With your code there are two things you need to consider:

  1. Due to the API similarity, the first place to start is importing cudf. Then, where you use pd (your pandas import variable name) you, replace it with cudf. While this is a start, please check out this guide that will help you understand the basics of the transition.

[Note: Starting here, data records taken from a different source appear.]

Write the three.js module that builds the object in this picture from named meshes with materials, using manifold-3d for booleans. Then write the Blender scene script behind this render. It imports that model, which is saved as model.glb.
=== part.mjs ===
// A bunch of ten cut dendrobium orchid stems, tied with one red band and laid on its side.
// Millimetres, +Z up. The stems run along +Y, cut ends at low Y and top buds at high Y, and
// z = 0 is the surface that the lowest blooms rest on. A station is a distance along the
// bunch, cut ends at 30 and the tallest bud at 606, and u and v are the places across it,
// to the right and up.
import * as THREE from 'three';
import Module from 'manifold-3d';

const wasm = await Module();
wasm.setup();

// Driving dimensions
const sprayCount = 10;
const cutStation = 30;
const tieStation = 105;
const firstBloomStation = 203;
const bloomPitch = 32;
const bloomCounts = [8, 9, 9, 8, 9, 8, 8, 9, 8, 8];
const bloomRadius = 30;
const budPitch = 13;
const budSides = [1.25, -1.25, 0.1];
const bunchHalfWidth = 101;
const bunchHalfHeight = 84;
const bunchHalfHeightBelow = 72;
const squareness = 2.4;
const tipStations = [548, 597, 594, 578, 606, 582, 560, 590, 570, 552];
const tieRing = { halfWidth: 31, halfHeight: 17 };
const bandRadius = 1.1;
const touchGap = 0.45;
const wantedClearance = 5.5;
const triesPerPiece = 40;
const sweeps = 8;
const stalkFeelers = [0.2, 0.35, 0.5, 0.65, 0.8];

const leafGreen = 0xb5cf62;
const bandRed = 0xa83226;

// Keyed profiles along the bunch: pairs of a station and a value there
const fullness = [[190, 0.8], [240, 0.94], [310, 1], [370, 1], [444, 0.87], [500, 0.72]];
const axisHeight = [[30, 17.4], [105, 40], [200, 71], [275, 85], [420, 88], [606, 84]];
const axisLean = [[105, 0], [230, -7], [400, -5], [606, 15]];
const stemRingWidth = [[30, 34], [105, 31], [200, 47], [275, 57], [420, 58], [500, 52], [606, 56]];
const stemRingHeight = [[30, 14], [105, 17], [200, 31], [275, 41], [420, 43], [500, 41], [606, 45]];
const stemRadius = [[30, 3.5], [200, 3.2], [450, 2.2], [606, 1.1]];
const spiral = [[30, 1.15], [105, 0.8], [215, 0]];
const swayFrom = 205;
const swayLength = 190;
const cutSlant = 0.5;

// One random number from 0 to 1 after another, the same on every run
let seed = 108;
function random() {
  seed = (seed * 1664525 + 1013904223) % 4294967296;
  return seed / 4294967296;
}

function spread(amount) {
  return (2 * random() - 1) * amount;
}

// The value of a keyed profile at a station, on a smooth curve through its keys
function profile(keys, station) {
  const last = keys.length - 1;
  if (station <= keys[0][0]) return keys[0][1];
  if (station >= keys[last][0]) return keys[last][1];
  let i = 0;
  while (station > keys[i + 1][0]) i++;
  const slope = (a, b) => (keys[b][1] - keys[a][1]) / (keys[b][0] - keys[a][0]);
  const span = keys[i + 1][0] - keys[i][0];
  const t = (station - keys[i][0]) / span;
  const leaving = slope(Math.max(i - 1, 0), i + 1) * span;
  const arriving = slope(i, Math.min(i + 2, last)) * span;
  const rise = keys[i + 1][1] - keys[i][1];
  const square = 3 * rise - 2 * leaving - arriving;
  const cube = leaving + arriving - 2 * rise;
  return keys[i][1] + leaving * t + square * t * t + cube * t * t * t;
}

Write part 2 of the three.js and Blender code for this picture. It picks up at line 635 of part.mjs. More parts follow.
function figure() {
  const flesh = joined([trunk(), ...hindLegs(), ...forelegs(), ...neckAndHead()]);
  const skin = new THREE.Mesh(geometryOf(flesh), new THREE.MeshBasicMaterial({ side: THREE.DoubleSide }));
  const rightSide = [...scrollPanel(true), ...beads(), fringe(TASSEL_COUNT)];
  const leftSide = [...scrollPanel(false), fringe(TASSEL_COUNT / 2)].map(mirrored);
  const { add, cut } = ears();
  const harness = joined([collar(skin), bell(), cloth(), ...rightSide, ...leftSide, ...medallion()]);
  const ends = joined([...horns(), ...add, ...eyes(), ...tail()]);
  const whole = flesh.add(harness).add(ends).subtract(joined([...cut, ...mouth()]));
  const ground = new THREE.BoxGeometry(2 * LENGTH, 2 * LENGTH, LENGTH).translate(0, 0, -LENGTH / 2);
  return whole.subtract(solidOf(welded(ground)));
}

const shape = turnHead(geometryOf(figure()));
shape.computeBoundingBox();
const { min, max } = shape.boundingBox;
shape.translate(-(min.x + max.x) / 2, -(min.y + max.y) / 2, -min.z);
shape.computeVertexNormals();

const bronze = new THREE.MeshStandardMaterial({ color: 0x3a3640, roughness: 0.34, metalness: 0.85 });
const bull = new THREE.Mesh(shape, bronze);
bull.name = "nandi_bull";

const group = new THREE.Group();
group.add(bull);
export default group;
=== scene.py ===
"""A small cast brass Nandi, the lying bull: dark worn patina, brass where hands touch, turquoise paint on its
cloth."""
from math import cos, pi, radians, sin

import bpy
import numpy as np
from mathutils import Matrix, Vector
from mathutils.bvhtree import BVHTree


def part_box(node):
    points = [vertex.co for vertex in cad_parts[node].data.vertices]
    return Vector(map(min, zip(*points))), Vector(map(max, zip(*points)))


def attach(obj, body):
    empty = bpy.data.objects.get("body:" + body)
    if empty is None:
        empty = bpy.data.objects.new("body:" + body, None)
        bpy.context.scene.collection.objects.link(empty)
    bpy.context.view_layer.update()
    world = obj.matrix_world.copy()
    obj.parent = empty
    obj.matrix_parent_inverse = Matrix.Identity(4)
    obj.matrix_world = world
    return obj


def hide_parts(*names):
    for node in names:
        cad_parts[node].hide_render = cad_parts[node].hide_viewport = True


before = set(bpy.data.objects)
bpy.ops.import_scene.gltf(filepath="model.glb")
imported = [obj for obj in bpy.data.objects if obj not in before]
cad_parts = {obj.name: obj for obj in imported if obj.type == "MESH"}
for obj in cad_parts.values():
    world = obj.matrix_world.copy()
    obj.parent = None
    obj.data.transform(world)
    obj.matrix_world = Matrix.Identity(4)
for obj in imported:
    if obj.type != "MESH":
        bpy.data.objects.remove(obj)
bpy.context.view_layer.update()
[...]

Coding wise, begin with the cudf and dask cuDF tutorial notebooks, especially this one.

  2. As the comes say, on top of removing your CPU processing code, you want to refactor your functions to not require for loops. cuDF and the other RAPIDS libraries do a lot under the hood to parallelize your code for the GPU. Adding for loops makes the process serial and slows you down.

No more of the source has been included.